LOS ANGELES – Motherhood didn’t start so great for actress/ singer Jennifer Lopez.
She was in such pain after having a Caesarean section to deliver her twins in 2008, Lopez couldn’t hold the newborns. Despite all the pain, she turned down all offers of painkillers.
When the pain got so bad, a crying Lopez told her then-husband, Marc Anthony: “The babies don’t love me. They don’t love me. And they’re not going to know me and they’re going to love the nurse.”
Anthony’s efforts to calm Lopez failed. The only thing that made her feel better was reading Heidi Murkoff’s book, “What to Expect When You’re Expecting.” Lopez learned she was going through a hormone drop on the 10th day after the births – called “The Baby Blues” – that many women experience.
Now, Lopez is starring in a film version of the book that opens Friday.
Unlike her own experience, Lopez plays a woman who decides to adopt a baby. Her story is mixed with other pending-motherhood tales, played out by Cameron Diaz, Elizabeth Banks and Anna Kendrick. Of the four main female stars, Lopez was the only one who truly knew what to expect when expecting.
Banks is a new mom, but via a surrogate. Neither Kendrick nor Diaz has gone through the labors of love.
“I found the book to be so incredibly accurate while I was pregnant, and honestly I just see why everybody has this book and why it’s the first thing that you get when you find out that you’re pregnant because it just takes you through everything,” Lopez says.
“When you get pregnant, it’s the type of thing, like everybody’s talked about your whole life, but you know nothing about when it’s happening to you. This book helps you to not freak out.”
There were plenty of times Lopez was ready to lose it during her pregnancy.
She was afraid she would never get to wear all of the wonderful shoes she owns because her feet grew one size. There was also the panic attack that came with the realization she was about to become responsible for two new lives.
She stayed on tour until she was 6 1/2 months pregnant. The decision to end the tour was made because of what she calls “baby brain.”
“I was on tour, the song starts and I was like …,” Lopez says followed by a blank stare. “I totally forgot the lyrics to my own song. I was like, this is bad. But then I was like, I’m pregnant, who cares?
“And I look back at my band and I’m like, anybody? They didn’t know if I was just having a moment, and I was like, ‘I really just don’t know the words.’ ”
She obviously no longer has “baby brain,” as Lopez has been busy over the past few months as one of the judges on “American Idol,” rehearsing for her next tour and promoting her new movie. It’s been tiring but she feels blessed.
As for her concerns about being a parent, Lopez says it’s just a matter of putting the twins first and everything in line behind them. It’s also a good thing that she’s not facing the responsibilities alone.

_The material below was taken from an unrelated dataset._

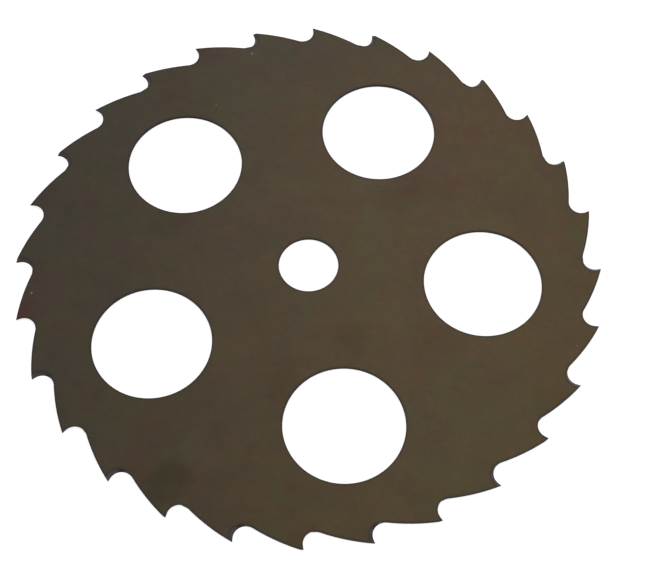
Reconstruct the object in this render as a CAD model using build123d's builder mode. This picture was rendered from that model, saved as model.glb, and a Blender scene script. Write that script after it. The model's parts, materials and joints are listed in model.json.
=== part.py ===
from build123d import *
import os
from math import atan2, cos, degrees, radians, sin, sqrt, tan

# Toothed brush cutter blade, made from one flat steel sheet.
# It lies flat, with its underside on z = 0 and the arbor axis on +Z.
# Seen from above it cuts counter-clockwise, and every tooth face looks that way.

# Driving dimensions, in millimetres and degrees
blade_diameter = 250.0
thickness = 1.2
bore_diameter = 25.4

tooth_count = 28
first_tooth_angle = 0.0
hook_angle = 10.5
gullet_radius = 5.0
gullet_depth = 7.5
back_radius = 84.0

# Every face is ground on a slant: one tooth from above, the next from below.
face_bevel = 50.0
grinding_stock = 0.2

# Lightening holes, and the solid ring between them and the gullets
hole_count = 5
hole_diameter = 50.0
first_hole_angle = 65.9
rim_width = 18.0

# Corners broken on the bore and the lightening holes; the teeth stay sharp
edge_break = 0.1

# Worked out from the driving dimensions
blade_radius = blade_diameter / 2
gullet_floor_radius = blade_radius - gullet_depth
hole_circle_radius = gullet_floor_radius - rim_width - hole_diameter / 2
tooth_pitch = 360 / tooth_count
outside_radius = blade_radius / cos(radians(tooth_pitch / 2)) + gullet_radius

# The grinding wheel runs past each side of the sheet, and across the whole gullet
wheel_overrun = thickness
wheel_width = 2 * gullet_radius

os.makedirs("parts", exist_ok=True)


def polar(radius, angle):
    """Point at a radius and an angle in degrees about the arbor axis."""
    return Vector(radius * cos(radians(angle)), radius * sin(radians(angle)))


def heading(vector):
    """Angle of a vector in degrees, counter-clockwise from +X."""
    return degrees(atan2(vector.Y, vector.X))


# Tooth face, drawn for the tooth whose tip is on +X.
# It leans back by the hook angle and runs into the gullet arc at a tangent.
tip = polar(blade_radius, 0)
down_face = polar(-1, hook_angle)
off_face = polar(1, hook_angle + 90)
level_centre = tip + off_face * gullet_radius
drop = blade_radius * cos(radians(hook_angle))
centre_radius = gullet_floor_radius + gullet_radius
face_length = drop - sqrt(drop**2 - level_centre.length**2 + centre_radius**2)
gullet_centre = level_centre + down_face * face_length
face_end = gullet_centre - off_face * gullet_radius
face_top = tip - down_face * (outside_radius - blade_radius)

# Tooth back: one convex arc that leaves the gullet at a tangent and ends at the next tip
next_tip = polar(blade_radius, tooth_pitch)
span = next_tip - gullet_centre
reach = back_radius + gullet_radius
along = (reach**2 - back_radius**2 + span.length**2) / (2 * span.length)
inward = span.normalized().rotate(Axis.Z, 90)
back_centre = gullet_centre + span.normalized() * along + inward * sqrt(reach**2 - along**2)
back_start = gullet_centre + (back_centre - gullet_centre).normalized() * gullet_radius
back_chord_middle = (back_start + next_tip) / 2
back_crown = back_centre + (back_chord_middle - back_centre).normalized() * back_radius
gullet_sweep = (heading(back_centre - gullet_centre) - heading(-off_face)) % 360 - 360

# The space that the punch clears between two teeth
with BuildSketch() as tooth_gap:
    with BuildLine():
        Line(face_top, face_end)
        CenterArc(gullet_centre, gullet_radius, heading(-off_face), gullet_sweep)
        ThreePointArc(back_start, back_crown, next_tip)
        Polyline(next_tip, polar(outside_radius, tooth_pitch), face_top)
    make_face()


def face_grinding(lean):
    """Path of a round-rimmed wheel through one tooth face, on a slant through the sheet.

    With lean -1 the wheel cuts deeper at the upper side, with +1 at the lower side.
    On the side where it cuts less, it takes off only the grinding stock.
    """
    slope = lean * tan(radians(face_bevel))
    depth_at_underside = grinding_stock + max(slope, 0) * thickness
    slant = Vector(0, slope, 1)
    travel = slant.length * (thickness + 2 * wheel_overrun)
    with BuildPart() as path:
        with BuildSketch(Plane(origin=(0, -depth_at_underside - slope * wheel_overrun, -wheel_overrun))):
            with BuildLine():
                Line(face_top, face_end)
                CenterArc(gullet_centre, gullet_radius, heading(-off_face), -180)
                Polyline(face_end + off_face * wheel_width, face_top + off_face * wheel_width, face_top)
            make_face()
        extrude(amount=travel, dir=slant)
    return path.part


ground_from_above = face_grinding(-1)
ground_from_below = face_grinding(1)

with BuildPart() as blade:
    with BuildSketch():
        Circle(blade_radius)
        with PolarLocations(0, tooth_count, start_angle=first_tooth_angle):
            add(tooth_gap.sketch, mode=Mode.SUBTRACT)
        Circle(bore_diameter / 2, mode=Mode.SUBTRACT)
        with PolarLocations(hole_circle_radius, hole_count, start_angle=first_hole_angle):
            Circle(hole_diameter / 2, mode=Mode.SUBTRACT)
    extrude(amount=thickness)
    hole_edges = blade.edges().filter_by(lambda edge: edge.is_closed)
    chamfer(hole_edges, edge_break)
    for tooth in range(tooth_count):
        grinding = ground_from_below if tooth % 2 else ground_from_above
        with PolarLocations(0, 1, start_angle=first_tooth_angle + tooth * tooth_pitch):
            add(grinding, mode=Mode.SUBTRACT)

blade.part.label = "blade"
export_step(blade.part, "parts/blade.step")
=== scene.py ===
import json
from math import cos, pi, radians, sin, sqrt, tan

import bmesh
import bpy
import numpy as np
from mathutils import Matrix, Vector


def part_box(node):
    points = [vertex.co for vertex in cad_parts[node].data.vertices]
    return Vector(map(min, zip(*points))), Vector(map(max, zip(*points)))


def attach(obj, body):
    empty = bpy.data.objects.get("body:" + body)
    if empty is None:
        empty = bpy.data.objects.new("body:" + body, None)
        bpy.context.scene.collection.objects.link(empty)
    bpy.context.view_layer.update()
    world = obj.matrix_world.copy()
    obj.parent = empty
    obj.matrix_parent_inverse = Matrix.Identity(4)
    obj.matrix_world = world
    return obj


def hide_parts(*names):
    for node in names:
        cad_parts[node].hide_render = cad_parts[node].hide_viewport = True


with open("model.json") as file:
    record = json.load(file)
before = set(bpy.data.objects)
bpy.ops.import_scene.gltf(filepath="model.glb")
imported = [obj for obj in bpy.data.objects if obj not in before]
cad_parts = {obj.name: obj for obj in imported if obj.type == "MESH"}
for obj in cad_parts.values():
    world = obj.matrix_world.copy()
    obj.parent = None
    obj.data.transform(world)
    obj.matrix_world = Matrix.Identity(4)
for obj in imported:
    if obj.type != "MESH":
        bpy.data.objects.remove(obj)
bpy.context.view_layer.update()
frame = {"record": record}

# The frame is in metres. Sizes here are in millimetres and angles in radians, as on the blade's drawing.
MM = 0.001

lower_corner, upper_corner = (np.array(corner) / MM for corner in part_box("blade"))
mounts = {mount["name"]: mount for mount in frame["record"]["mounts"]}
THICKNESS = upper_corner[2] - lower_corner[2]
BORE_RADIUS = mounts["arbor_bore"]["dims"]["r_mm"]

# Teeth
BLADE_RADIUS = 125.0
TOOTH_COUNT = 28
HOOK_ANGLE = radians(10.5)
GULLET_RADIUS = 5.0
GULLET_DEPTH = 7.5
BACK_RADIUS = 84.0
FACE_BEVEL = radians(50.0)
GRINDING_STOCK = 0.2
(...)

“I have a lot of help, and I have a lot of great people in my life who help in all those areas in work and at home. I have a great family. So all together we do it. It takes a village,” Lopez says.
No matter how much help she has, Lopez faces the same guilt as any single working mom. It’s hard for her to leave the twins when she has to go to one of her many jobs. But she’s not slowing down.
Doing the movie did make Lopez think about the possibilities of another child in her life. She would love to have another baby, but between work and raising the twins her hands are pretty full.
She does have a new appreciation for adoption.
“It’s funny because before the movie, I never really thought about adoption at all. I just always wanted to have my own baby, and I was so focused on that because it took me awhile to have my own. During the making of the film, when I held those two little Ethiopian twins, I fell in love instantly and it really occurred to me, I can see how somebody can do this.
“How it’s so easy to embrace a child who has nothing,” she says. “It’s a really beautiful selfless act of love.”